» **WHAT THE TASK REQUIRES**:
Copy out all of the material exactly as presented.

» **CAD and scene scripts**:
☆ ☆ ☆

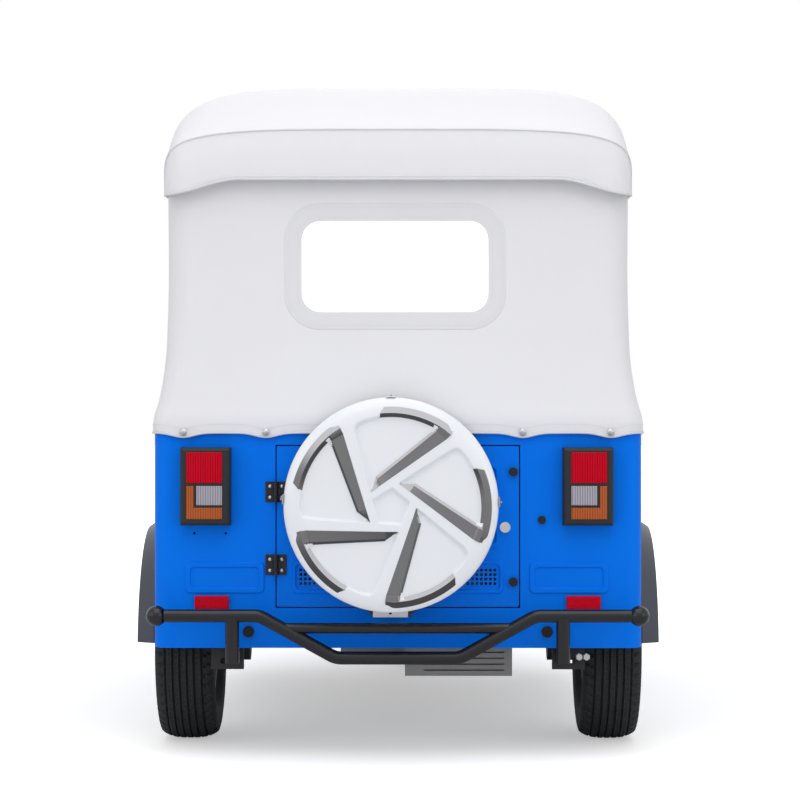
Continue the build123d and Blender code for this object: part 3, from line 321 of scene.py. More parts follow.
def curve(value: Array, stations: Array, heights: Array) -> Array:
    """A smooth curve through a few stations.

    Between two stations it is the cubic whose slopes are the mean slopes of the runs beside them.

    Args:
        value: Where the curve is read.
        stations: Rising station places.
        heights: The curve at each station.

    Returns:
        The curve at each value.
    """
    slopes = np.gradient(heights, stations)
    place = np.clip(np.searchsorted(stations, value, side="right") - 1, 0, len(stations) - 2)
    span = stations[place + 1] - stations[place]
    t = np.clip((value - stations[place]) / span, 0, 1)
    start = (2 * t**3 - 3 * t**2 + 1) * heights[place] + (t**3 - 2 * t**2 + t) * span * slopes[place]
    return start + (3 * t**2 - 2 * t**3) * heights[place + 1] + (t**3 - t**2) * span * slopes[place + 1]


# Shader sockets with Python arithmetic
class Signal:
    """A shader output that takes part in Python expressions.

    Args:
        graph: The graph that the output is in.
        socket: The output socket.
    """

    def __init__(self, graph: "Graph", socket: bpy.types.NodeSocket) -> None:
        """Keeps the graph and the socket."""
        self.graph = graph
        self.socket = socket

    def __add__(self, other: "Signal | float") -> "Signal":
        """The sum."""
        return self.graph.maths("ADD", self, other)

    def __radd__(self, other: float) -> "Signal":
        """The sum, number first."""
        return self.graph.maths("ADD", other, self)

    def __sub__(self, other: "Signal | float") -> "Signal":
        """The difference."""
        return self.graph.maths("SUBTRACT", self, other)

    def __rsub__(self, other: float) -> "Signal":
        """The difference, number first."""
        return self.graph.maths("SUBTRACT", other, self)

    def __mul__(self, other: "Signal | float") -> "Signal":
        """The product."""
        return self.graph.maths("MULTIPLY", self, other)

    def __rmul__(self, other: float) -> "Signal":
        """The product, number first."""
        return self.graph.maths("MULTIPLY", other, self)

    def __truediv__(self, other: "Signal | float") -> "Signal":
        """The quotient."""
        return self.graph.maths("DIVIDE", self, other)

    def __pow__(self, other: float) -> "Signal":
        """The power."""
        return self.graph.maths("POWER", self, other)

    def sine(self) -> "Signal":
        """The sine."""
        return self.graph.maths("SINE", self)

    def size(self) -> "Signal":
        """The value without its sign."""
        return self.graph.maths("ABSOLUTE", self)

    def between(self, start: float, end: float) -> "Signal":
        """Zero at start, one at end, held outside them and smooth between."""
        node = self.graph.node("ShaderNodeMapRange", {"interpolation_type": "SMOOTHSTEP"}, Value=self)
        node.inputs["From Min"].default_value = start
        node.inputs["From Max"].default_value = end
        return Signal(self.graph, node.outputs["Result"])


Value = Signal | float


class Graph:
    """The nodes of one material around its Principled shader.

    Args:
        name: The material's name.
    """

    def __init__(self, name: str) -> None:
        """Makes the material with its shader and output."""
        self.material = bpy.data.materials.new(name)
        self.material.use_nodes = True
        self.nodes = self.material.node_tree.nodes
        self.links = self.material.node_tree.links
        self.shader = self.nodes["Principled BSDF"]
        self.output = self.nodes["Material Output"]

    def node(self, kind: str, settings: dict[str, object] | None = None, **inputs: object) -> bpy.types.Node:
        """Adds any node.

        Args:
            kind: The node's type.
            settings: Its settings, set before its sockets.
            inputs: Values or signals of its sockets, where an underscore stands for a space.

        Returns:
            The new node.
        """
        made = self.nodes.new(kind)
        for key, value in (settings or {}).items():
            setattr(made, key, value)
        for key, value in inputs.items():
            self.feed(made.inputs[key.replace("_", " ")], value)
        return made

    def feed(self, socket: bpy.types.NodeSocket, value: object) -> None:
        """Links a signal to a socket, or sets the socket to a plain value."""
        if isinstance(value, Signal):
            self.links.new(value.socket, socket)
        else:
            socket.default_value = value

    def maths(self, operation: str, first: Value, second: Value = 0.0) -> Signal:
        """Adds a Math node and returns its output."""
        made = self.node("ShaderNodeMath", {"operation": operation})
        self.feed(made.inputs[0], first)
        self.feed(made.inputs[1], second)
        return Signal(self, made.outputs[0])

    def place(self) -> Signal:
        """The point's place in the object."""
        return Signal(self, self.node("ShaderNodeTexCoord").outputs["Object"])

    def facing(self) -> Signal:
        """The surface's outward direction."""
        return Signal(self, self.node("ShaderNodeNewGeometry").outputs["Normal"])

    def axes(self) -> tuple[Signal, Signal, Signal]:
        """The point's X, Y and Z in the object."""
        split = self.node("ShaderNodeSeparateXYZ", Vector=self.place())
        return tuple(Signal(self, out) for out in split.outputs)

    def noise(
        self, scale: float, detail: float = 3.0, stretch: tuple[float, float, float] = (1, 1, 1)
    ) -> Signal:
        """Soft noise from zero to one.

        Args:
            scale: Features in a metre.
            detail: Octaves.
            stretch: Scale along each axis.

        Returns:
            The noise.
        """
        mapping = self.node("ShaderNodeMapping", Vector=self.place(), Scale=stretch)
        vector = Signal(self, mapping.outputs["Vector"])
        made = self.node("ShaderNodeTexNoise", Vector=vector, Scale=scale, Detail=detail, Roughness=0.55)
        return Signal(self, made.outputs["Fac"])

    def mixed(self, share: Value, first: object, second: object) -> Signal:
        """A colour from first to second by share."""
        made = self.node("ShaderNodeMix", {"data_type": "RGBA"})
        self.feed(made.inputs[0], share)
        self.feed(made.inputs[6], first)
        self.feed(made.inputs[7], second)
        return Signal(self, made.outputs[2])

    def raised(self, height: Signal, distance: float, strength: float = 1.0) -> None:
        """Lets a height in metres of relief bend the shader's normal."""
        made = self.node("ShaderNodeBump", Height=height, Distance=distance, Strength=strength)
        self.links.new(made.outputs["Normal"], self.shader.inputs["Normal"])

    def set(self, **values: object) -> "Graph":
        """Sets or links the shader's own sockets by their names."""
        for key, value in values.items():
            self.feed(self.shader.inputs[key.replace("_", " ")], value)
        return self


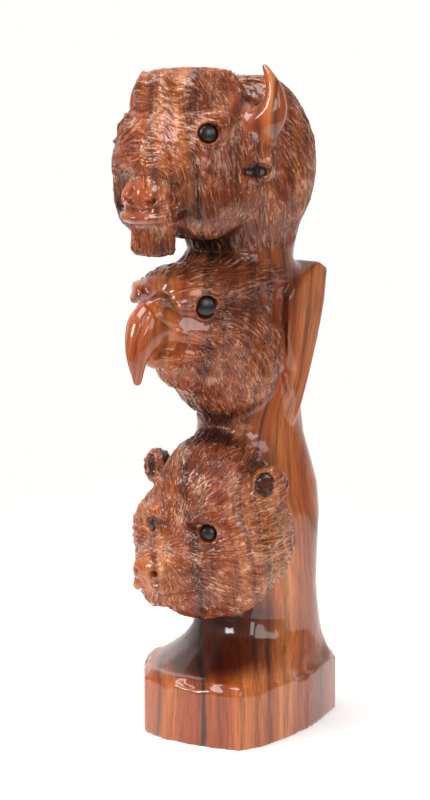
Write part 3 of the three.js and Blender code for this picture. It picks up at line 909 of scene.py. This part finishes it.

☆ ☆ ☆

» **WRITTEN SOLUTION**:
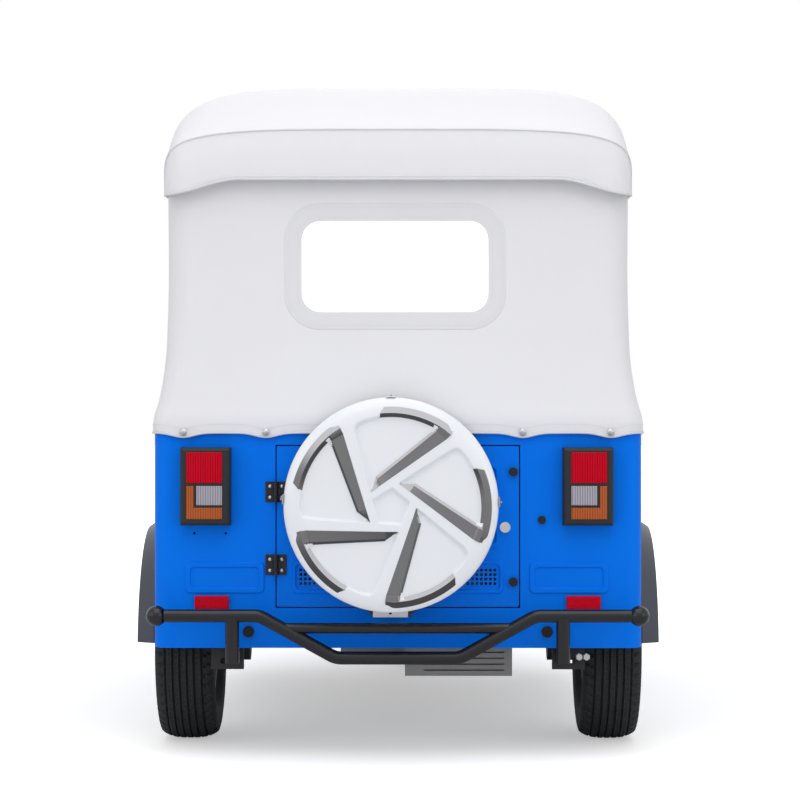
Continue the build123d and Blender code for this object: part 3, from line 321 of scene.py. More parts follow.
def curve(value: Array, stations: Array, heights: Array) -> Array:
    """A smooth curve through a few stations.

    Between two stations it is the cubic whose slopes are the mean slopes of the runs beside them.

    Args:
        value: Where the curve is read.
        stations: Rising station places.
        heights: The curve at each station.

    Returns:
        The curve at each value.
    """
    slopes = np.gradient(heights, stations)
    place = np.clip(np.searchsorted(stations, value, side="right") - 1, 0, len(stations) - 2)
    span = stations[place + 1] - stations[place]
    t = np.clip((value - stations[place]) / span, 0, 1)
    start = (2 * t**3 - 3 * t**2 + 1) * heights[place] + (t**3 - 2 * t**2 + t) * span * slopes[place]
    return start + (3 * t**2 - 2 * t**3) * heights[place + 1] + (t**3 - t**2) * span * slopes[place + 1]


# Shader sockets with Python arithmetic
class Signal:
    """A shader output that takes part in Python expressions.

    Args:
        graph: The graph that the output is in.
        socket: The output socket.
    """

    def __init__(self, graph: "Graph", socket: bpy.types.NodeSocket) -> None:
        """Keeps the graph and the socket."""
        self.graph = graph
        self.socket = socket

    def __add__(self, other: "Signal | float") -> "Signal":
        """The sum."""
        return self.graph.maths("ADD", self, other)

    def __radd__(self, other: float) -> "Signal":
        """The sum, number first."""
        return self.graph.maths("ADD", other, self)

    def __sub__(self, other: "Signal | float") -> "Signal":
        """The difference."""
        return self.graph.maths("SUBTRACT", self, other)

    def __rsub__(self, other: float) -> "Signal":
        """The difference, number first."""
        return self.graph.maths("SUBTRACT", other, self)

    def __mul__(self, other: "Signal | float") -> "Signal":
        """The product."""
        return self.graph.maths("MULTIPLY", self, other)

    def __rmul__(self, other: float) -> "Signal":
        """The product, number first."""
        return self.graph.maths("MULTIPLY", other, self)

    def __truediv__(self, other: "Signal | float") -> "Signal":
        """The quotient."""
        return self.graph.maths("DIVIDE", self, other)

    def __pow__(self, other: float) -> "Signal":
        """The power."""
        return self.graph.maths("POWER", self, other)

    def sine(self) -> "Signal":
        """The sine."""
        return self.graph.maths("SINE", self)

    def size(self) -> "Signal":
        """The value without its sign."""
        return self.graph.maths("ABSOLUTE", self)

    def between(self, start: float, end: float) -> "Signal":
        """Zero at start, one at end, held outside them and smooth between."""
        node = self.graph.node("ShaderNodeMapRange", {"interpolation_type": "SMOOTHSTEP"}, Value=self)
        node.inputs["From Min"].default_value = start
        node.inputs["From Max"].default_value = end
        return Signal(self.graph, node.outputs["Result"])


Value = Signal | float


class Graph:
    """The nodes of one material around its Principled shader.

    Args:
        name: The material's name.
    """

    def __init__(self, name: str) -> None:
        """Makes the material with its shader and output."""
        self.material = bpy.data.materials.new(name)
        self.material.use_nodes = True
        self.nodes = self.material.node_tree.nodes
        self.links = self.material.node_tree.links
        self.shader = self.nodes["Principled BSDF"]
        self.output = self.nodes["Material Output"]

    def node(self, kind: str, settings: dict[str, object] | None = None, **inputs: object) -> bpy.types.Node:
        """Adds any node.

        Args:
            kind: The node's type.
            settings: Its settings, set before its sockets.
            inputs: Values or signals of its sockets, where an underscore stands for a space.

        Returns:
            The new node.
        """
        made = self.nodes.new(kind)
        for key, value in (settings or {}).items():
            setattr(made, key, value)
        for key, value in inputs.items():
            self.feed(made.inputs[key.replace("_", " ")], value)
        return made

    def feed(self, socket: bpy.types.NodeSocket, value: object) -> None:
        """Links a signal to a socket, or sets the socket to a plain value."""
        if isinstance(value, Signal):
            self.links.new(value.socket, socket)
        else:
            socket.default_value = value

    def maths(self, operation: str, first: Value, second: Value = 0.0) -> Signal:
        """Adds a Math node and returns its output."""
        made = self.node("ShaderNodeMath", {"operation": operation})
        self.feed(made.inputs[0], first)
        self.feed(made.inputs[1], second)
        return Signal(self, made.outputs[0])

    def place(self) -> Signal:
        """The point's place in the object."""
        return Signal(self, self.node("ShaderNodeTexCoord").outputs["Object"])

    def facing(self) -> Signal:
        """The surface's outward direction."""
        return Signal(self, self.node("ShaderNodeNewGeometry").outputs["Normal"])

    def axes(self) -> tuple[Signal, Signal, Signal]:
        """The point's X, Y and Z in the object."""
        split = self.node("ShaderNodeSeparateXYZ", Vector=self.place())
        return tuple(Signal(self, out) for out in split.outputs)

    def noise(
        self, scale: float, detail: float = 3.0, stretch: tuple[float, float, float] = (1, 1, 1)
    ) -> Signal:
        """Soft noise from zero to one.

        Args:
            scale: Features in a metre.
            detail: Octaves.
            stretch: Scale along each axis.

        Returns:
            The noise.
        """
        mapping = self.node("ShaderNodeMapping", Vector=self.place(), Scale=stretch)
        vector = Signal(self, mapping.outputs["Vector"])
        made = self.node("ShaderNodeTexNoise", Vector=vector, Scale=scale, Detail=detail, Roughness=0.55)
        return Signal(self, made.outputs["Fac"])

    def mixed(self, share: Value, first: object, second: object) -> Signal:
        """A colour from first to second by share."""
        made = self.node("ShaderNodeMix", {"data_type": "RGBA"})
        self.feed(made.inputs[0], share)
        self.feed(made.inputs[6], first)
        self.feed(made.inputs[7], second)
        return Signal(self, made.outputs[2])

    def raised(self, height: Signal, distance: float, strength: float = 1.0) -> None:
        """Lets a height in metres of relief bend the shader's normal."""
        made = self.node("ShaderNodeBump", Height=height, Distance=distance, Strength=strength)
        self.links.new(made.outputs["Normal"], self.shader.inputs["Normal"])

    def set(self, **values: object) -> "Graph":
        """Sets or links the shader's own sockets by their names."""
        for key, value in values.items():
            self.feed(self.shader.inputs[key.replace("_", " ")], value)
        return self


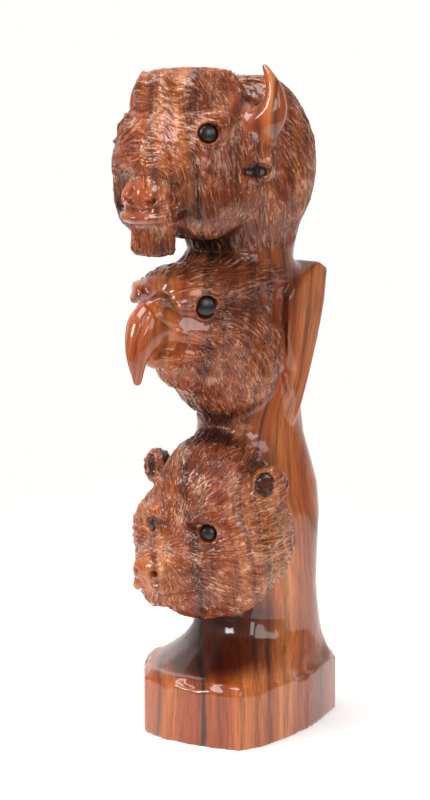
Write part 3 of the three.js and Blender code for this picture. It picks up at line 909 of scene.py. This part finishes it.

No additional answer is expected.